The --clean option can be useful even when your intention is to restore the dump script into a fresh cluster. Use of --clean authorizes the script to drop and re-create the built-in postgres and template1 databases, ensuring that those databases will retain the same properties (for instance, locale and encoding) that they had in the source cluster. Without the option, those databases will retain their existing database-level properties, as well as any pre-existing contents.
Once restored, it is wise to run ANALYZE on each database so the optimizer has useful statistics. You can also run vacuumdb -a -z to analyze all databases.
The dump script should not be expected to run completely without errors. In particular, because the script will issue CREATE ROLE for every role existing in the source cluster, it is certain to get a “role already exists” error for the bootstrap superuser, unless the destination cluster was initialized with a different bootstrap superuser name. This error is harmless and should be ignored. Use of the --clean option is likely to produce additional harmless error messages about non-existent objects, although you can minimize those by adding --if-exists.

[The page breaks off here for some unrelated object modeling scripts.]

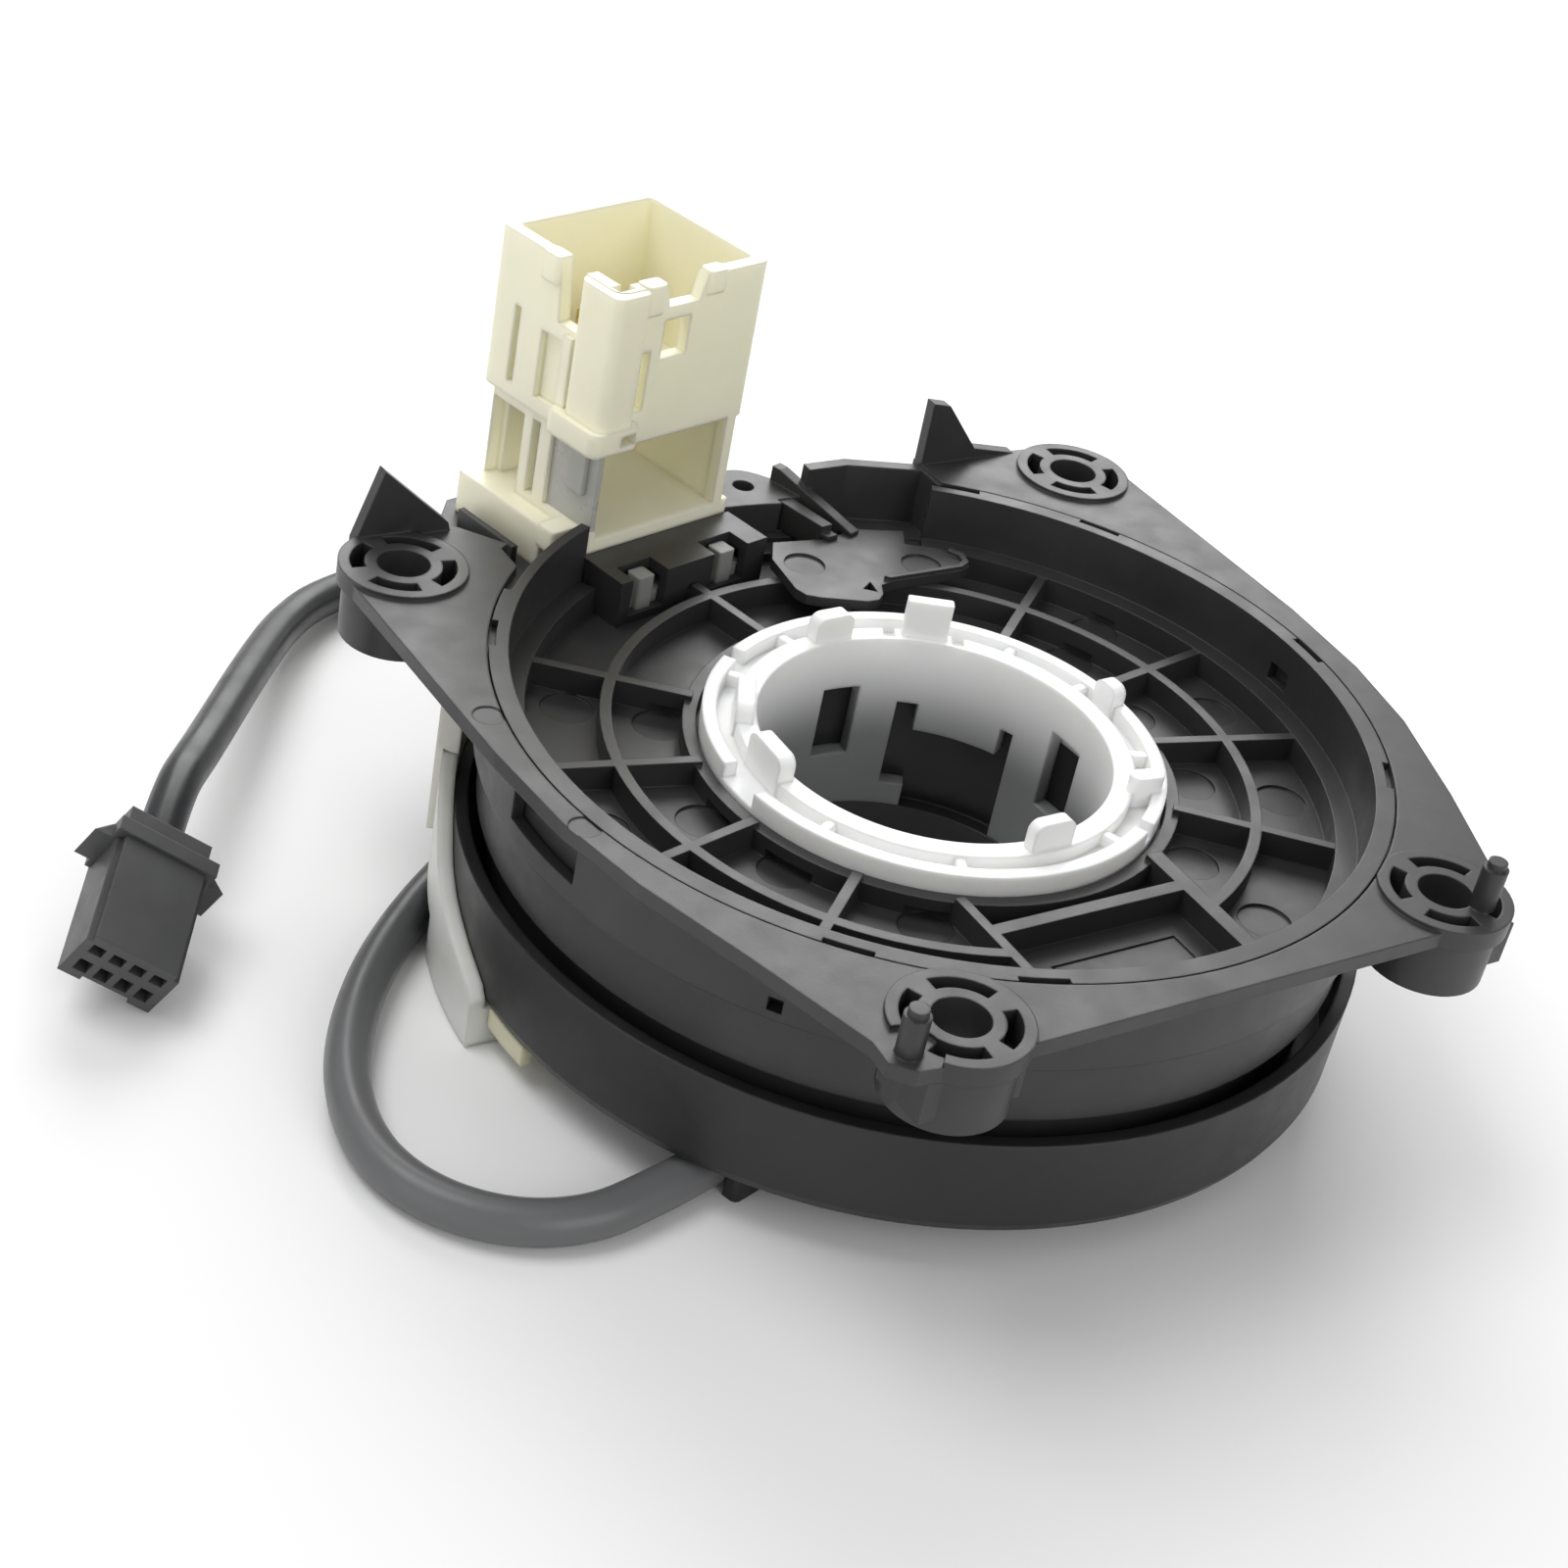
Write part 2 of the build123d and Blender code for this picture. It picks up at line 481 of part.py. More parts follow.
# Connector tower. Its front face looks at the steering axis.
split_low_z = tower_split_z - tower_t
shelf_low_z = tower_split_z - 1.3
socket_x0, socket_x1 = tower_left + tower_t, tower_x1 - tower_t
socket_y0, socket_y1 = tower_front + tower_t, tower_back - tower_t
socket_low_z = tower_split_z + tower_t
blade_first = (tower_left + 7.0, tower_front + 12.0)
blade_spots = [(blade_first[0] + i * blade_pitch, blade_first[1] + j * 1.4 * blade_pitch)
               for i in range(blade_cols) for j in range(blade_rows)]
with BuildPart() as connector_housing:
    # upper box, waist and foot, whose left side reaches down past the deck
    add(block(tower_left, tower_x1, tower_front, tower_back, split_low_z, tower_top_z, tower_plane,
              tower_round))
    add(block(tower_left + 0.4, waist_x1, tower_front, waist_back, deck_z, tower_split_z, tower_plane, 0.8))
    add(block(tower_left + 0.6, waist_x1 + tower_foot_out, tower_front,
              waist_back + tower_foot_out, deck_z, foot_top_z, tower_plane, 0.6))
    add(block(tower_left - tower_leg_out, tower_left + 1.6, tower_front + 5.0,
              waist_back + tower_foot_out, deck_low_z, foot_top_z, tower_plane))
    # tongue at the left end of the foot
    add(block(tower_left - 3.2, tower_left + 4.8, tower_front + 1.8, tower_front + 4.8,
              deck_z, foot_top_z + 1.0, tower_plane, 0.5))
    # lock column on the near corner, and the rounded shelf at its foot
    add(block(tower_left - 1.2, tower_left + 4.2, tower_front - 1.2, tower_front + 5.6,
              tower_split_z, tower_top_z - 0.1, tower_plane, 1.3))
    add(block(tower_left - 2.2, tower_left + 5.0, tower_front - 1.6, tower_front + 7.2,
              shelf_low_z, shelf_low_z + 2.8, tower_plane, 1.3))
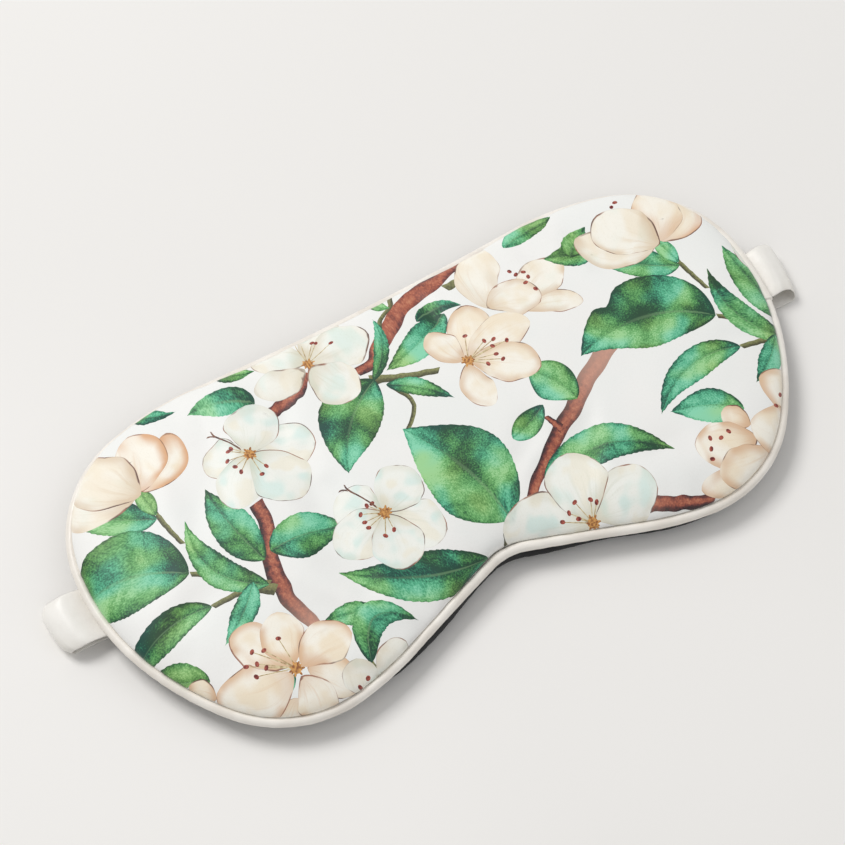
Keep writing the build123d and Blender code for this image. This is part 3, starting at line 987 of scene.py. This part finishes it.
def petal_material():
    """Cool or warm white with rays from the base, a tinted rim and a broken dark outline."""
    s = Shade("print_petal", **PRINTED)
    cloth = s.attribute("cloth")
    along, across, edge = s.split(s.attribute("place"))
    seed, warmth, _ = s.split(s.attribute("ink"))
    soft = s.noise(cloth, 0.14, 2, seed)
    hue = s.noise(cloth, 0.16, 1, s.math("ADD", seed, 12.0))
    rays = s.noise(s.join(s.math("MULTIPLY", across, 7.0), s.math("MULTIPLY", along, 0.9), seed), 1.4, 3)
    grain = s.noise(cloth, 2.6, 2, 5.0)
    cool = s.mix(s.ramp(hue, 0.5, 0.66, 0.0, 0.6), srgb(241, 242, 235), srgb(204, 232, 226))
    cool = s.mix(s.ramp(hue, 0.36, 0.46, 0.5, 0.0), cool, srgb(240, 231, 208))
    warm = s.mix(s.ramp(soft, 0.4, 0.62, 0.0, 0.8), srgb(248, 243, 231), srgb(241, 225, 198))
    colour = s.mix(s.ramp(warmth, 0.1, 0.8), cool, warm)
    depth = s.math("MULTIPLY", s.ramp(rays, 0.5, 0.72), s.ramp(along, 0.15, 0.85, 0.34, 0.06))
    shade = s.mix(s.ramp(warmth, 0.1, 0.8), srgb(202, 208, 190), srgb(217, 172, 124))
    colour = s.mix(depth, colour, shade)
    base = s.ramp(along, 0.02, 0.4, 0.45, 0.0)
    colour = s.mix(base, colour, s.mix(warmth, srgb(200, 202, 172), srgb(206, 152, 106)))
    patchy = s.ramp(s.noise(cloth, 0.11, 1, seed), 0.4, 0.56)
    rimmed = s.math("MULTIPLY", s.ramp(edge, 0.1, 2.6, 0.95, 0.0), patchy)
    glow = s.math("MULTIPLY", rimmed, s.math("MULTIPLY_ADD", warmth, 0.75, 0.25))
    colour = s.mix(glow, colour, s.mix(warmth, srgb(208, 210, 190), srgb(218, 166, 122)))
    colour = s.mix(s.ramp(grain, 0.5, 0.8, 0.0, 0.16), colour, srgb(196, 184, 160))
    present = s.ramp(s.noise(cloth, 0.16, 2, s.math("ADD", seed, 3.0)), 0.44, 0.6, 0.08, 0.95)
    reach = s.math("MULTIPLY_ADD", present, 0.22, 0.12)
    line = s.math("MULTIPLY", s.ramp(s.math("DIVIDE", edge, reach), 0.4, 1.0, 1.0, 0.0), present)
    colour = s.mix(line, colour, s.mix(s.ramp(soft, 0.42, 0.56), srgb(158, 106, 84), srgb(96, 62, 54)))
    return s.done(colour, satin_height(s, cloth))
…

pg_dumpall requires all needed tablespace directories to exist before the restore; otherwise, database creation will fail for databases in non-default locations.
To dump all databases:
$ pg_dumpall > db.out
To reload database(s) from this file, you can use:
$ psql -f db.out postgres
It is not important to which database you connect here since the script file created by pg_dumpall will contain the appropriate commands to create and connect to the saved databases. An exception is that if you specified --clean, you must connect to the postgres database initially; the script will attempt to drop other databases immediately, and that will fail for the database you are connected to.
Check pg_dump(1) for details on possible error conditions.